Give back, unchanged, the line with "# Index dimple: a", the line with "bpy.context.scene.collection.objects.link(empty)", and every line between them, and no other line.
===============
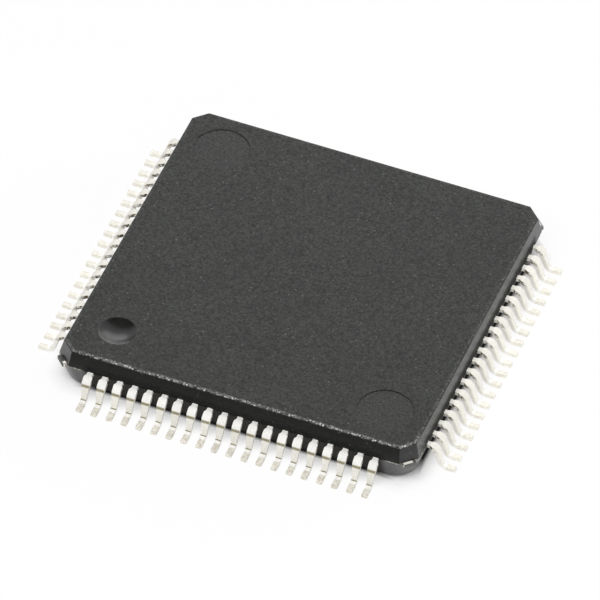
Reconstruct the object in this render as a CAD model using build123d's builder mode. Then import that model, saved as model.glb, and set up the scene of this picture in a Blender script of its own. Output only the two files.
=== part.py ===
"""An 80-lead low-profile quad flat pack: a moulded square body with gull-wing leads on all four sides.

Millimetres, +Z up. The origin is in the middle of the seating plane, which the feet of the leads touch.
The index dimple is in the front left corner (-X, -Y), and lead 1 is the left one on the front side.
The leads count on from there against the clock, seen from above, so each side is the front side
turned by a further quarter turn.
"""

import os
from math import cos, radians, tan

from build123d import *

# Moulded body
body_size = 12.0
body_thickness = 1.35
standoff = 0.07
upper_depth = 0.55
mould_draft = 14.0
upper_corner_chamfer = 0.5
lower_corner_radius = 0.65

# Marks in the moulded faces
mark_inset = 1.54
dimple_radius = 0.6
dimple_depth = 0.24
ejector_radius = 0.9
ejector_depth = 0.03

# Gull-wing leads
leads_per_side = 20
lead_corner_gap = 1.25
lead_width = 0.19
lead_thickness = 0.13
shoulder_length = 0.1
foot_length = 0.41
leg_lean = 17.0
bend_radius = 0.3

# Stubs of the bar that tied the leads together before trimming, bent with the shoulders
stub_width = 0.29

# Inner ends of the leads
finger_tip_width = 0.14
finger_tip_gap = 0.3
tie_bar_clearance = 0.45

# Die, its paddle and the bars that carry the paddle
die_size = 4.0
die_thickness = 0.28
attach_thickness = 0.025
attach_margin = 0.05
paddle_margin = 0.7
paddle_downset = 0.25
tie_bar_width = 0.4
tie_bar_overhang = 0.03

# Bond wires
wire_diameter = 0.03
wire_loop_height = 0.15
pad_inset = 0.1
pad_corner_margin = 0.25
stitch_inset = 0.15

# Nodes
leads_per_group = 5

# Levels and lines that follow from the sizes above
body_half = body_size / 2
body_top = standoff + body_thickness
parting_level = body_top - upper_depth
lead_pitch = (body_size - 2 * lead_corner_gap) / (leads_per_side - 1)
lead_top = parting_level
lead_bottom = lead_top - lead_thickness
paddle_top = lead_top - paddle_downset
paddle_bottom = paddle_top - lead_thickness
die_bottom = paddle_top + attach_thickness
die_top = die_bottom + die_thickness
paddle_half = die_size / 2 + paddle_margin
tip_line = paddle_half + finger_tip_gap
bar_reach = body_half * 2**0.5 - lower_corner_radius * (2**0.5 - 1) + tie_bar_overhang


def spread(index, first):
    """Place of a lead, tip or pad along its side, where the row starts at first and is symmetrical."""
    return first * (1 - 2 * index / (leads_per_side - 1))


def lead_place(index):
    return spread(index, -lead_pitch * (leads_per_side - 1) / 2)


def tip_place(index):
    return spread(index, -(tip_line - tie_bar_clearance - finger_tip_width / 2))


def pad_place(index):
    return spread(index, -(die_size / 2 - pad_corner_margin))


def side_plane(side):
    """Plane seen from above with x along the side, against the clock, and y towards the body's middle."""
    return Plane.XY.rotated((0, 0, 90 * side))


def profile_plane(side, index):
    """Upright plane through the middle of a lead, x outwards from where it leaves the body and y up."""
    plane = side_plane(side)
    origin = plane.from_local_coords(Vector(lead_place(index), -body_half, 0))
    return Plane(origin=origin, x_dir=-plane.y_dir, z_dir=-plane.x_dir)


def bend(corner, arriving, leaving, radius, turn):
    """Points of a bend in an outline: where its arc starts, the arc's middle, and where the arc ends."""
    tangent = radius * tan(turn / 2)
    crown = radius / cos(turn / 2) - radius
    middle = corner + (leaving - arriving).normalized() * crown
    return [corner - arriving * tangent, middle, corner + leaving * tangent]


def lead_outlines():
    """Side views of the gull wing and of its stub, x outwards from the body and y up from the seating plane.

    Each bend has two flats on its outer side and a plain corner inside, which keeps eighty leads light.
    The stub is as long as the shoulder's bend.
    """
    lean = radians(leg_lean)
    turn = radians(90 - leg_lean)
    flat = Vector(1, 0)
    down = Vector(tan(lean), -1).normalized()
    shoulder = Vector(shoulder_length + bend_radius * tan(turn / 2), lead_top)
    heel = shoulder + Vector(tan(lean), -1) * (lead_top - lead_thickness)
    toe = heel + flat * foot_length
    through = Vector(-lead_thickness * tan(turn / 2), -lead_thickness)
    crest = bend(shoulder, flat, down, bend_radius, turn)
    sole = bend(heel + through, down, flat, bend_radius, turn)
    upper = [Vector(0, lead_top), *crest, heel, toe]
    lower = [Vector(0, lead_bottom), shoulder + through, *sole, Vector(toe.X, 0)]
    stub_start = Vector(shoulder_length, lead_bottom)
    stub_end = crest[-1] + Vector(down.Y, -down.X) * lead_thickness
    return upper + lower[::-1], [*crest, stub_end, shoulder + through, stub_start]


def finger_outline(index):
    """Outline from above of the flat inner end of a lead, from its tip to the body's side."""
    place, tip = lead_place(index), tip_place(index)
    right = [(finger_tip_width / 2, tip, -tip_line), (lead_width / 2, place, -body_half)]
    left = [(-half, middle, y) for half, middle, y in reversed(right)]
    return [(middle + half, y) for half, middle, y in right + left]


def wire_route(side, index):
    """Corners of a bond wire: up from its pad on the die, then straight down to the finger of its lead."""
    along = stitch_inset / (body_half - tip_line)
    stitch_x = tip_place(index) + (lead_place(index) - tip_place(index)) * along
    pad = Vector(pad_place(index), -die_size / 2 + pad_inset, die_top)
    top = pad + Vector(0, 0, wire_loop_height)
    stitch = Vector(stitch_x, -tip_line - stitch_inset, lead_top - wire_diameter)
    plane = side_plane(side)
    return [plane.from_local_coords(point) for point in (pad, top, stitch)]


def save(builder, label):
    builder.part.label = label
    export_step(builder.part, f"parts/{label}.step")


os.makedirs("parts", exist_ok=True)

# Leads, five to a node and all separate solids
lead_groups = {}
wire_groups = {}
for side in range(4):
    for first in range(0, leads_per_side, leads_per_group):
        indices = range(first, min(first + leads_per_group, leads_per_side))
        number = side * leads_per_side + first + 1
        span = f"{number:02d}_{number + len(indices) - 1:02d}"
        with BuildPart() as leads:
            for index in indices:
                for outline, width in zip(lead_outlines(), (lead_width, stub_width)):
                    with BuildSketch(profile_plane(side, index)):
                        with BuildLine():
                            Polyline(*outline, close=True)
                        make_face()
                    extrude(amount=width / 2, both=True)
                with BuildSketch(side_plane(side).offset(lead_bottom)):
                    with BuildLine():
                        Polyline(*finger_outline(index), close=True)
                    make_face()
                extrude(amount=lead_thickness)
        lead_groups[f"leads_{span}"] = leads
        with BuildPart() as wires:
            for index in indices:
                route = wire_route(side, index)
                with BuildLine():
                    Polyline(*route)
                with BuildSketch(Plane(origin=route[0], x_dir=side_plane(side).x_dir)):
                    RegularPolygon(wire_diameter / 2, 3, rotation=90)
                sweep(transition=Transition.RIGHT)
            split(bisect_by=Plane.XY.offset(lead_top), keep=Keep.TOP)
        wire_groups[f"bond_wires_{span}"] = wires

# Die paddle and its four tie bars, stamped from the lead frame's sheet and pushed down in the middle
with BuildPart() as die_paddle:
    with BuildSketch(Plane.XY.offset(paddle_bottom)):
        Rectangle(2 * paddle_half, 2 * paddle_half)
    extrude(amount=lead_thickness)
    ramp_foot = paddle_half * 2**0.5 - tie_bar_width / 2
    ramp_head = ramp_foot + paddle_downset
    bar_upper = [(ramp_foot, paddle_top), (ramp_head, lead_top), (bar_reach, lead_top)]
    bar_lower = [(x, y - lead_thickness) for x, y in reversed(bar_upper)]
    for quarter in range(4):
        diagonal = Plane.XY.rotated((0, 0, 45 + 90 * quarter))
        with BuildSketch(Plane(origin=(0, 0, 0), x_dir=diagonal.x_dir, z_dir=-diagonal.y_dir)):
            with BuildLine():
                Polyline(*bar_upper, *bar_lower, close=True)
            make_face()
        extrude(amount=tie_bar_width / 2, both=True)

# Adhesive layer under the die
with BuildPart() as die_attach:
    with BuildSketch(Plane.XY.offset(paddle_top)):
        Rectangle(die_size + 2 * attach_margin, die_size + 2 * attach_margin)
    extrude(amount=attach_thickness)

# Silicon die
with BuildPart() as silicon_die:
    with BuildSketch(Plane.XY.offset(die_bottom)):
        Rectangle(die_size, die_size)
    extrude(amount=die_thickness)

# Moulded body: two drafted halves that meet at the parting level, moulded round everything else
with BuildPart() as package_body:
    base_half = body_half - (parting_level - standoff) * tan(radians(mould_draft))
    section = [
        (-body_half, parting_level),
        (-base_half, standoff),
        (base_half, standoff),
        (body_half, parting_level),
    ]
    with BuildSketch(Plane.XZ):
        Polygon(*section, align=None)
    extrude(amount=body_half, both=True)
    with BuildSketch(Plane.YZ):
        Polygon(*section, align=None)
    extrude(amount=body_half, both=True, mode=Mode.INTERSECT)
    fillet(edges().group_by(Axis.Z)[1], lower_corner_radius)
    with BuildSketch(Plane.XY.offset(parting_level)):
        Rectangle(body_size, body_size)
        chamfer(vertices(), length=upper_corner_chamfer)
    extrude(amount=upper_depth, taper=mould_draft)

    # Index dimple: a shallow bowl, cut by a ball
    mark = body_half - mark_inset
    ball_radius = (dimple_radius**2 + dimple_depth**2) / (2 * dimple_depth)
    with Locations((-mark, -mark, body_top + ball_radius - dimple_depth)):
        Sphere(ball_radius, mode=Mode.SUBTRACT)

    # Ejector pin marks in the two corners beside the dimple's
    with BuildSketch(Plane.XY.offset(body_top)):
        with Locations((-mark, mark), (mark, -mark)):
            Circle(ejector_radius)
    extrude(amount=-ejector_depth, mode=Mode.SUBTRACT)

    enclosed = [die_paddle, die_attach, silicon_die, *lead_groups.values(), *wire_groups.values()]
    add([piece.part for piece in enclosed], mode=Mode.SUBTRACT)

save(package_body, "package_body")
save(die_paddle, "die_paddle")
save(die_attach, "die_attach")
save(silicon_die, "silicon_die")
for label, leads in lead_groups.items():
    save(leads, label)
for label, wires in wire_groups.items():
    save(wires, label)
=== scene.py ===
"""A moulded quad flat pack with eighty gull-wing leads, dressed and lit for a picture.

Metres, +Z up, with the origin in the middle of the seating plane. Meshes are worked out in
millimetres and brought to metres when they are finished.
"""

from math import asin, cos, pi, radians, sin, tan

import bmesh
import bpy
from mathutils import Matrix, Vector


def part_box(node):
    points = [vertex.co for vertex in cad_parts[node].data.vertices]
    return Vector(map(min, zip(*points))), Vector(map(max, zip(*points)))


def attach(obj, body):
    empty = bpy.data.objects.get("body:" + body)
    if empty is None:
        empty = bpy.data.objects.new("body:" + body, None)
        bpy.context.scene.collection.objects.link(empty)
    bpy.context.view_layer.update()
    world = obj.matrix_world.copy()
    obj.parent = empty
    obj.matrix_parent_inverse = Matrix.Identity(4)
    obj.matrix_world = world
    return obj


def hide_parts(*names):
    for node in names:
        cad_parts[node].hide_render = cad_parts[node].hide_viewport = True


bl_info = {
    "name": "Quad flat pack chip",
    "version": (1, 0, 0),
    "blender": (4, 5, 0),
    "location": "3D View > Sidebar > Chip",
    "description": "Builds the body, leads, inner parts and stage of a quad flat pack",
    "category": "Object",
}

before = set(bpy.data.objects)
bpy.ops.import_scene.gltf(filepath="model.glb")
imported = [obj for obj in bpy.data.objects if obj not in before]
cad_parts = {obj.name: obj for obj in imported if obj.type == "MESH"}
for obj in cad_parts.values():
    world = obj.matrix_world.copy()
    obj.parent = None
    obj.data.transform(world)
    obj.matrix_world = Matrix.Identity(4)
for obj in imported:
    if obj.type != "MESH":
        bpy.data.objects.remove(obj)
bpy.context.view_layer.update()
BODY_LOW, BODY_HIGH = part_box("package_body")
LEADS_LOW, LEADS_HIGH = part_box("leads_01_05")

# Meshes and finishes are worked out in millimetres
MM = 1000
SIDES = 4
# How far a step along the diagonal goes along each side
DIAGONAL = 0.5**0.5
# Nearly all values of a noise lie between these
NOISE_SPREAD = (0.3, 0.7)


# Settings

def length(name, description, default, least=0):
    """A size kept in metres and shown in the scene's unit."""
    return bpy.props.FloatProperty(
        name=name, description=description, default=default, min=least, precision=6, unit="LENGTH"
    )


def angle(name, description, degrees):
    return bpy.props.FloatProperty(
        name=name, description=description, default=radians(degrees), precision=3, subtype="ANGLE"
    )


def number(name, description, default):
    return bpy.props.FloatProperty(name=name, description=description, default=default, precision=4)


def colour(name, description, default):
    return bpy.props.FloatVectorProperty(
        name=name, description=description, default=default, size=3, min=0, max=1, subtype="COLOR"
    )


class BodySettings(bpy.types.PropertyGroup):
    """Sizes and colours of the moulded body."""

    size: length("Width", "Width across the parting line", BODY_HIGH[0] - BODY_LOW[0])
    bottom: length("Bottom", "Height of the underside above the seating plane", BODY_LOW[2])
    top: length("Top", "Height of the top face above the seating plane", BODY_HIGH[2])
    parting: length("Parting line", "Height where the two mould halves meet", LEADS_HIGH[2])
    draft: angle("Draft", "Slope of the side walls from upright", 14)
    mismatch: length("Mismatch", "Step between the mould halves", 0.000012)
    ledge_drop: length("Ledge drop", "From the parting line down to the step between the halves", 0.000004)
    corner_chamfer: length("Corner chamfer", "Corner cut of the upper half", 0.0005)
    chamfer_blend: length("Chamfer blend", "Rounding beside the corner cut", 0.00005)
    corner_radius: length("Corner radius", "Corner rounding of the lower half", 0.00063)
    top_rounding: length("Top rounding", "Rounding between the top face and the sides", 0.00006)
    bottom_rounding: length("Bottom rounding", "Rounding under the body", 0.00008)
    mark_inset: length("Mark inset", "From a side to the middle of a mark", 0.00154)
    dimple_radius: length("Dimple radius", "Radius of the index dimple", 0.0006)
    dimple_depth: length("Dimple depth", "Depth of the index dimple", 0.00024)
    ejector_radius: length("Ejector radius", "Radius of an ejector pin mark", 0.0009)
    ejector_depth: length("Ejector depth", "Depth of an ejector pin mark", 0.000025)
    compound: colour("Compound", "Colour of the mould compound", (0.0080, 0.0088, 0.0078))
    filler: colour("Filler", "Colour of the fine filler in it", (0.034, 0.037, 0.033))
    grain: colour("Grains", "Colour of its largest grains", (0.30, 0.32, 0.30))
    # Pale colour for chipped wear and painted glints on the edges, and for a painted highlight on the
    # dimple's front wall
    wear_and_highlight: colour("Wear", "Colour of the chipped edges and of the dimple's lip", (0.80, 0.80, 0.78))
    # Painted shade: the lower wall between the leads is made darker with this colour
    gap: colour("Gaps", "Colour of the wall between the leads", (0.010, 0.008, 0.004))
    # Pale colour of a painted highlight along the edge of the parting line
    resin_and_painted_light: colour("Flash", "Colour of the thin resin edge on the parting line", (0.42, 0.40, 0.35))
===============
Answer below:
    # Index dimple: a shallow bowl, cut by a ball
    mark = body_half - mark_inset
    ball_radius = (dimple_radius**2 + dimple_depth**2) / (2 * dimple_depth)
    with Locations((-mark, -mark, body_top + ball_radius - dimple_depth)):
        Sphere(ball_radius, mode=Mode.SUBTRACT)

    # Ejector pin marks in the two corners beside the dimple's
    with BuildSketch(Plane.XY.offset(body_top)):
        with Locations((-mark, mark), (mark, -mark)):
            Circle(ejector_radius)
    extrude(amount=-ejector_depth, mode=Mode.SUBTRACT)

    enclosed = [die_paddle, die_attach, silicon_die, *lead_groups.values(), *wire_groups.values()]
    add([piece.part for piece in enclosed], mode=Mode.SUBTRACT)

save(package_body, "package_body")
save(die_paddle, "die_paddle")
save(die_attach, "die_attach")
save(silicon_die, "silicon_die")
for label, leads in lead_groups.items():
    save(leads, label)
for label, wires in wire_groups.items():
    save(wires, label)
=== scene.py ===
"""A moulded quad flat pack with eighty gull-wing leads, dressed and lit for a picture.

Metres, +Z up, with the origin in the middle of the seating plane. Meshes are worked out in
millimetres and brought to metres when they are finished.
"""

from math import asin, cos, pi, radians, sin, tan

import bmesh
import bpy
from mathutils import Matrix, Vector


def part_box(node):
    points = [vertex.co for vertex in cad_parts[node].data.vertices]
    return Vector(map(min, zip(*points))), Vector(map(max, zip(*points)))


def attach(obj, body):
    empty = bpy.data.objects.get("body:" + body)
    if empty is None:
        empty = bpy.data.objects.new("body:" + body, None)
        bpy.context.scene.collection.objects.link(empty)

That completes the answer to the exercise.